En attendant que la machine UA se mette en branle, la situation sur le terrain impose la mise en place d’une coalition temporaire qui dépend, en grande partie, de la volonté du Nigeria. Or, pour l’heure, Abuja n’a fait preuve que d’un timide enthousiasme devant la perspective d’une intervention tchadienne sur son territoire. “Tout soutien à nos opérations sera bienvenu mais il doit se conformer à nos propres opérations en cours étant donné qu’il s’agit du territoire nigérian”, a déclaré, samedi, Chris Olukolade, porte-parole de l’armée nigériane.
Reste que pour nombre de spécialistes la stratégie adoptée par le Nigeria demeure inefficace. D’autant plus en cette période où l’activité politique est comme suspendue à l’élection présidentielle du 14 février. “Le pouvoir à Abuja est éloigné de la zone de combats. Et comme le président Goodluck Jonathan est obnubilé par sa réélection, il y a un vrai manque de volonté politique, commente à RFI, Marc-Antoine Pérouse de Montclos, professeur à l’Institut français de géopolitique à l’Université Paris-8. Le Nigeria est un pays peuplé, un État fédéral qui connaît des problèmes dans la chaîne de commandement. Goodluck Jonathan maîtrise mal l’état-major, qui, lui-même, ne maîtrise pas très bien la base militaire.” Et de conclure : “Le Tchad et le Cameroun ne peuvent gagner la bataille contre Boko Haram si le pouvoir nigérian est incapable de se concerter avec ses armées.”
– Qu’attendre des puissances occidentales ?
Consciente de la difficulté d’harmoniser les stratégies, la France s’est dit prête, il y a un mois, à contribuer à la coordination d’une force militaire régionale. Selon “Jeune Afrique”, une cellule de coopération et de liaison a été créée à N’Djamena, où se trouve le quartier général de l’opération Barkhane.
Peu de chances, en revanche, que des troupes de cette dernière soient dépêchées au Nigeria. Forte de 3 000 hommes, l’opération est exclusivement dédiée à la lutte contre le terrorisme jihadiste dans le Sahel. En Afrique, comme dans les pays du Sud, aucun dirigeant n’a d’ailleurs émis le souhait d’une opération occidentale comme celle intervenue au Mali en 2013, ou, plus récemment, en Irak contre l’organisation de l’État islamique (EI).

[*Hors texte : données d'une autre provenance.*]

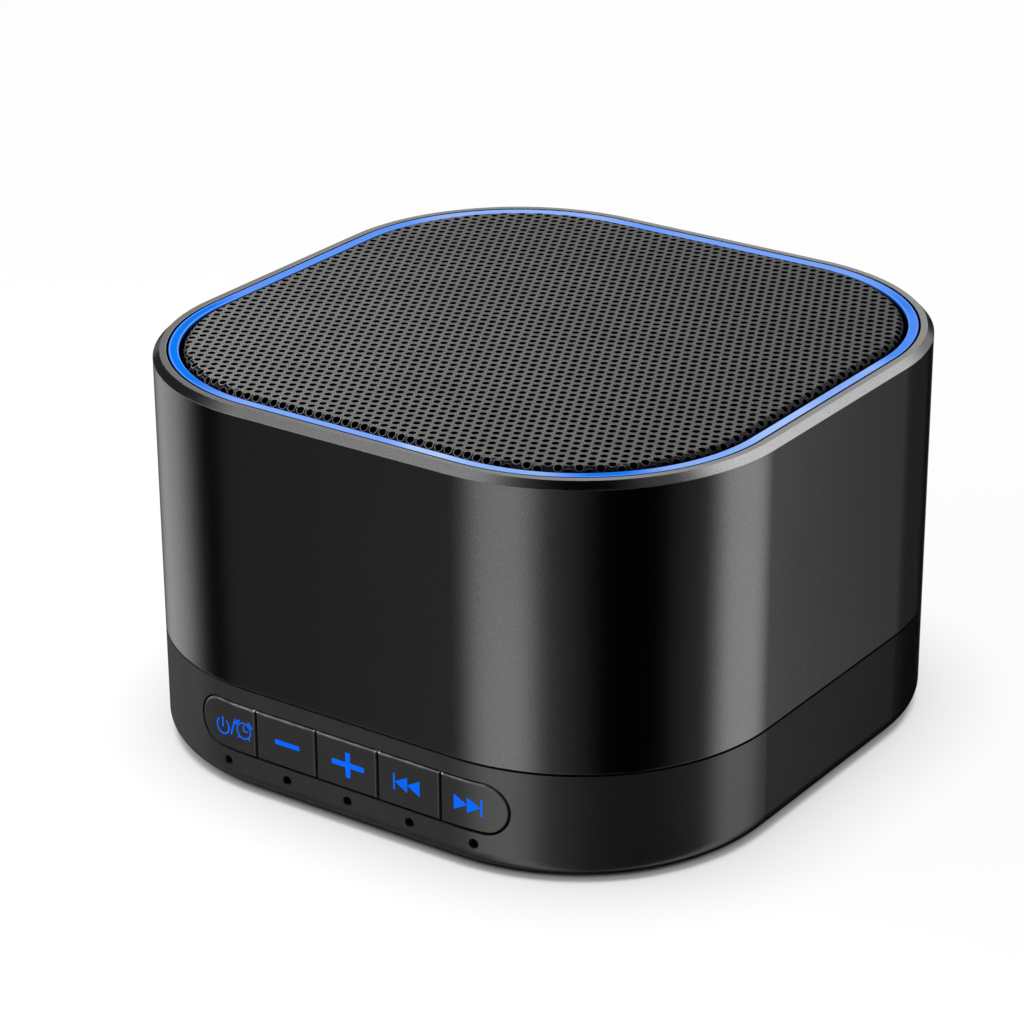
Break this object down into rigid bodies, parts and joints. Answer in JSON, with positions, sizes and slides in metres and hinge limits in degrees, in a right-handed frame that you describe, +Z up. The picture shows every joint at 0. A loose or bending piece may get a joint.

La situation dans la région n’en reste pas moins un motif de préoccupation pour les grandes puissances. Pour la première fois depuis le début des violences perpétrées par Boko Haram, le président français, François Hollande, et le secrétaire d’État américain, John Kerry, ont qualifié, vendredi, les exactions du groupe islamiste de “crimes contre l’humanité”.
– Quels sont les pays menacés par Boko Haram ?
La progression de Boko Haram dans le nord-est du Nigeria ne cesse d’inquiéter les pays voisins, dont le Niger, le Cameroun, et le Tchad, aux frontières desquels le groupe islamiste s’est montré très actif ces derniers mois.
En octobre 2014, la secte s’est emparée de Malam Fatori et Damasak, deux localités du nord-est du Nigeria frontalières avec le Niger. “On peut apercevoir le drapeau noir des jihadistes flotter de l’autre côté” de la frontière, déplorait alors le maire de Diffa au Niger, Hankaraou Biri Kassoum. Avant de poursuivre : “Presque tous les villages, toutes les grandes villes du Nigeria proches du Niger sont à présent sous le contrôle de Boko Haram, nous vivons dans la peur d’éventuelles attaques des islamistes.”
Mais c’est au Cameroun que la menace islamiste se fait la plus forte ces derniers jours. Dimanche 18 janvier, au moins 60 personnes, dont de nombreux enfants, ont été enlevées dans le nord du pays lors d’un raid attribué aux islamistes nigérians. Au moins trois personnes ont été tuées pendant cette attaque, selon des sources citées par l’AFP. Il s’agit du plus important rapt perpétré sur le territoire camerounais par Boko Haram.
Une semaine avant, le groupe avait lancé un raid sur une base de l’armée camerounaise à Kolofata, située à 10 kilomètres de la frontière nigériane. Une attaque qui semble avoir été l’un des déclencheurs de l’intervention du Tchad.